The Telegraph: Simon Bolivar Orchestra/Dudamel, Albert Hall, review
The sensational Simon Bolivar Orchestra, conducted by Gustavo Dudamel comes of age at the BBC Proms.
Dudamel has a cool website. Do take a look. I learnt that in 2004, Dudamel was brought to international attention by winning the inaugural Bamberger Symphoniker Gustav Mahler Competition. His "early musical and mentoring experiences molded his commitment to music as an engine for social change – a lifelong passion." Or so his official website says. Quoting that, I hope I have not run counter to all the new and confusing rules and laws that seem to be proposed and imposed on our Internet. Resurrection, indeed.
Classical music is more alive than ever, do explore.
Another conductor that I like a lot is Neemi Järvi from Estonia. There is a connection. Both Dudamel and Neemi (and others) got their start as the principal conductor of the Gothenburg Symphony in Sweden, with a little help from Volvo, but that is not the point - classical music or any music for that matter requires sponsors.
What is unique of our era is that sponsors no longer matter, instead intellectual property rights, copyrights and all kinds of webs of legal entanglements made by record companies and law makers that don't know better have us all wondering if posting something on a blog is ok or not and while we have this amazing opportunity to get to be intimate with new, young, brilliant stars through the Internet, there is an effort to not allow the "resurrection" as it were, to happen.
Let's say I want to introduce some young Japanese conductors here on Kurashi, like Sean Kubota (winner of the First International Sir Georg Solti Conducting Competition) or Kotaro Fukuta or Keitaro Harada, or Tomomi Nishimoto from Osaka:
What if I can not quote anything about these wonderful people, because I do not know if the text or music files or whatever may be covered by copyright? Can I add a photo of the cover photo of the DVD? What is ok to copy and what is not... how on earth would the Internet function...?

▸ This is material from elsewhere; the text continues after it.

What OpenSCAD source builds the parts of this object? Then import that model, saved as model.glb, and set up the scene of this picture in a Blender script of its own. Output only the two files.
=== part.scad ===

Here is a link to Nishimoto-san's blog.
Here is more about Ms. Nishimoto:
November 7, 2010
My Thoughts on the First Two Stops on My First Conducting Trip to the US: Conducting in Los Angeles and Orange County
I have always thought of English as the last language I would ever need to study.
Hence, I faced a big obstacle of communicating in the language that I was unfamiliar with. Thank you, Pacific Symphony Orchestra, for working through the language barrier with me and "feeling" what I was trying to tell you! I was very ecstatic to when I was told, "Come back again, soon!" Except when I do, I would definitely have had studied English a little more, just as I was subtly reminded to do so by my host.
And another thanks to the person who brought me beautiful flowers and told me that they became my "Newest Fan".
As a musician, I cherish my experiences of each and everyday.
Next, I will conduct at New York City’s Carnegie Hall where Tchaikovsky conducted the opening performance many years ago. What an honor it is!